Sabtu, 25 Maret 2017

Kolaborasi Wayang Kulit, Golek, dan Penari Wayang Wong Bikin SWPI 2017 Segar dan Harmonis

Puncak acara Semarak Wayang Pesona Indonesia 2017 yang menampilkan Wayang Kulit Dermayon Ki Dalang H. Rusdi, Wayang Golek Banten Ki Dalang Mursidin, dan penari Wayang Wong yang enerjik di Tugu API, TMII, Jakarta, Jumat (24/3) malam, berhasil menghadirkan tontonan even budaya yang tak biasa, karena menjadi satu kesatuan pertunjukan kolaborasi wayang yang segar dan harmonis.

Ki Dalang H. Rusdi tampil lebih dulu. Dalang kelahiran Lohbener 10 Januari 1963 yang merupakan anak dari Dalang Ramin yaitu dalang kondang di Indramayu ini membawakan jenis wayang Indramayu dengan sangat atraktif dan inovatif.

Dalang yang memakai pakaian itam, sarung batik coklat, dan ikat kepala khas Indramayu ini pun menyisipkan nilai-nilai moral, termasuk pesan moral agama  dengan gaya jenaka, sesuai ciri khas wayangnya.
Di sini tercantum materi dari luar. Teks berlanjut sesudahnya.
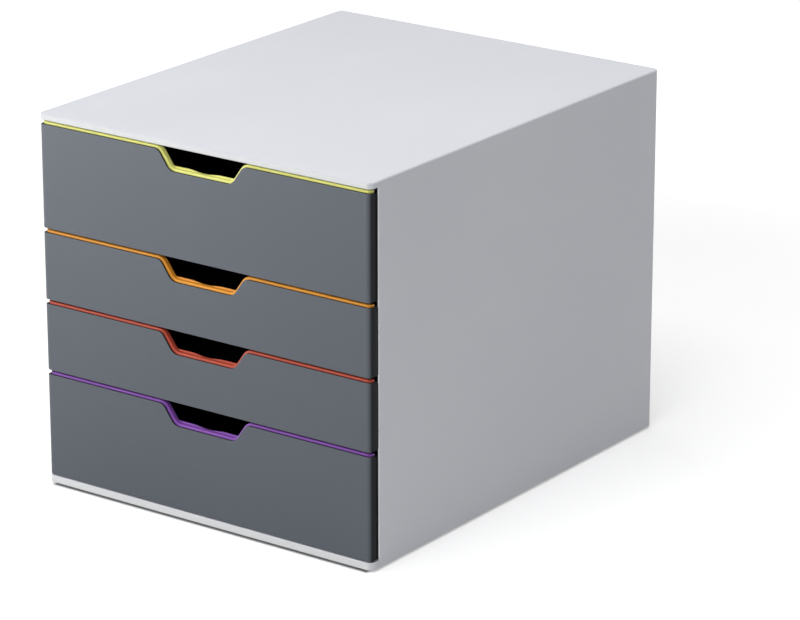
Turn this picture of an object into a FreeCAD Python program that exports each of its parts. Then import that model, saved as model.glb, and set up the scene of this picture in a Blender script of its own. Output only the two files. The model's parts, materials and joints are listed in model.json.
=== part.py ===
"""A desktop drawer tower: one moulded casing, two runner inserts, a back panel, four feet and
four drawers, each of a tray, a coloured grip trim and a front panel.

Millimetres. X runs across the front, Y from the front (-) to the back (+), Z up from the table.
The origin is on the table, under the middle of the casing.
"""
import FreeCAD, Part
import math
import os
import re

import Sketcher

doc = FreeCAD.newDocument("drawer_tower")

# Two places closer than this are one place
SAME = 1e-5
RIGHT_ANGLE = 90

# How high the front panel's hooks sit, and where the back panel's catches sit, as shares of the height
HOOK_SHARES = {"tall_front": (0.25, 0.6), "short_front": (0.4,)}
CATCH_SHARES = (-0.5, 0.5)

# Driving dimensions
SIZES = {
    # casing
    "case_width": 292.0,
    "case_depth": 356.0,
    "wall": 3.0,
    "plate": 3.2,
    "corner_round": 5.0,
    "edge_round": 1.5,
    "base_bevel": 0.6,
    "upper_lip": 4.8,
    "lower_lip": 5.6,
    "lip_reach": 8.6,
    "nose_bevel": 0.6,
    "rim_round": 0.7,
    "rim_edge": 0.9,
    "shadow_depth": 3.0,
    # heights of the front, from the table up
    "foot_rise": 1.5,
    "sill_gap": 0.8,
    "tall_front": 76.8,
    "short_front": 50.1,
    "front_gap": 3.5,
    "head_gap": 3.0,
    # front panels
    "face_setback": 0.4,
    "side_setback": 0.3,
    "skin": 1.4,
    "tall_return": 6.4,
    "short_return": 7.9,
    "end_round": 4.5,
    "face_corner": 2.0,
    # finger notch
    "notch_mouth": 75.0,
    "notch_floor": 54.5,
    "notch_depth": 14.4,
    "notch_crown": 6.5,
    "notch_bowl": 8.0,
    # coloured grip trim
    "grip_gap": 0.4,
    "grip_proud": 1.6,
    "grip_cap": 1.2,
    "grip_leg": 1.0,
    "grip_drop": 3.0,
    "grip_inset": 2.0,
    "grip_end_round": 3.6,
    "scoop_lip": 1.1,
    "scoop_width": 6.0,
    "scoop_slope": 10.0,
    "scoop_round": 20.0,
    # trays
    "side_room": 12.0,
    "tray_wall": 2.0,
    "tray_front": 1.7,
    "wall_inset": 1.4,
    "tray_lift": 1.0,
    "tray_corner": 8.0,
    "tray_belly": 2.4,
    "tray_back_gap": 5.0,
    "rim_drop": 4.0,
    "flange": 2.0,
    # runners and stops
    "runner_web": 2.0,
    "ledge": 2.4,
    "guide": 1.8,
    "flange_gap": 0.6,
    "tray_gap": 2.5,
    "runner_setback": 3.5,
    "stop_inset": 59.6,
    "stop_length": 6.0,
    "stop_height": 4.0,
    "stop_bite": 2.5,
    "tongue_side": 5.0,
    "tongue_root": 14.0,
    "slit": 1.2,
    "keeper": 1.6,
    "keeper_height": 2.5,
    # back panel
    "frame_width": 14.0,
    "frame_round": 4.0,
    "rebate": 4.0,
    "rebate_depth": 1.6,
    "panel_sink": 0.4,
    "panel_field": 1.0,
    "panel_border": 10.0,
    "catch_width": 12.0,
    "catch_arm": 1.4,
    "catch_bite": 1.2,
    "catch_nose": 1.8,
    # panel hooks
    "hook_width": 8.0,
    "hook_arm": 1.6,
    "hook_bite": 1.2,
    "hook_nose": 1.6,
    "hook_inset": 34.0,
    "spacer": 1.4,
    "spacer_gap": 3.0,
    "spacer_margin": 5.0,
    # feet
    "foot_width": 16.0,
    "foot_seat": 1.2,
    "foot_inset": 26.0,
    "foot_bevel": 0.5,
    # clearances
    "fit": 0.1,
    "run_gap": 0.3,
    "guide_gap": 0.5,
    "overrun": 10.0,
}

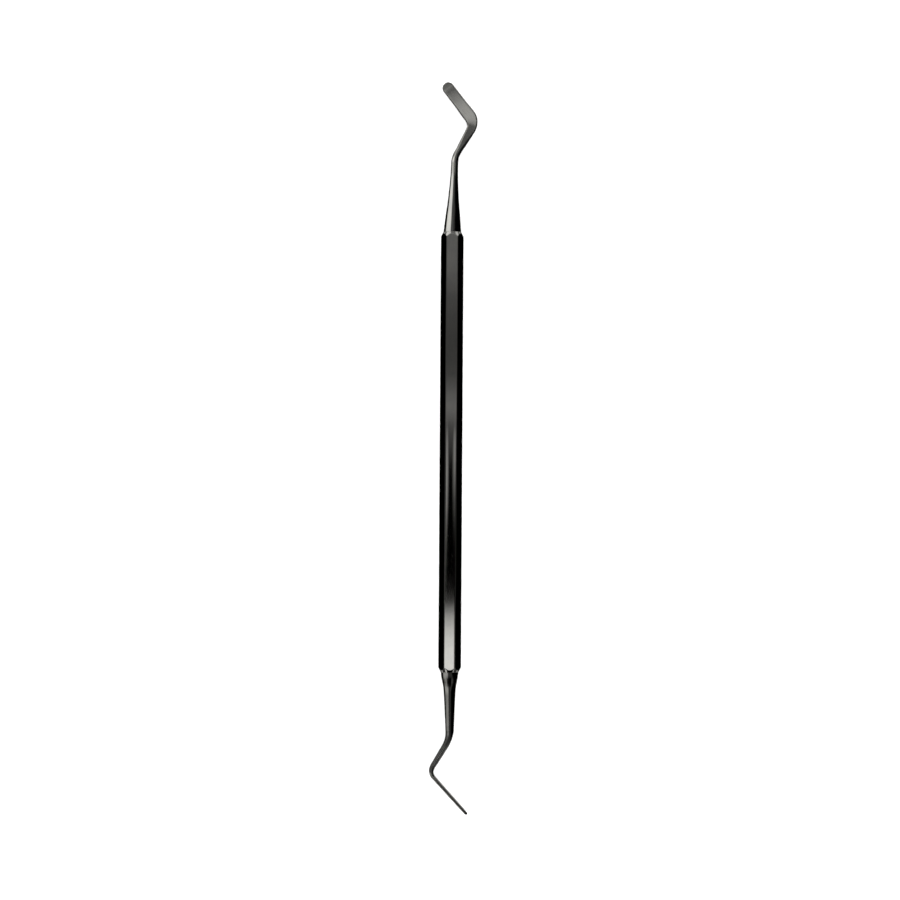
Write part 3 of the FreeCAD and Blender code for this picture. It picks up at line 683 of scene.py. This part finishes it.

Sisipan humornya terasa segar sehingga penonton malam itu yang terdiri dari muda mudi dan orang tua, merasa terhibur dan tak bikin bosan.

Berikutnya giliran Ki Dalang Mursidin yang tampil dengan karakter khasnya. Wayan Golek Banten terlaris di wilayah Provinsi Banten ini selalu bergaya pesisiran dengan mengedepankan gaya dermayon atau Indramayu yang sangat khas.

Mengenakan pakaian dan celana serba putih serta ikat kepala khas Banten, dalang berambut gondrong ini pun kerap beradaptasi mengkolaborasikan antera tradisi dengan modern dalam kemasan khusus. Alhasil penonton malam itu pun bertahan sampai acara tuntas.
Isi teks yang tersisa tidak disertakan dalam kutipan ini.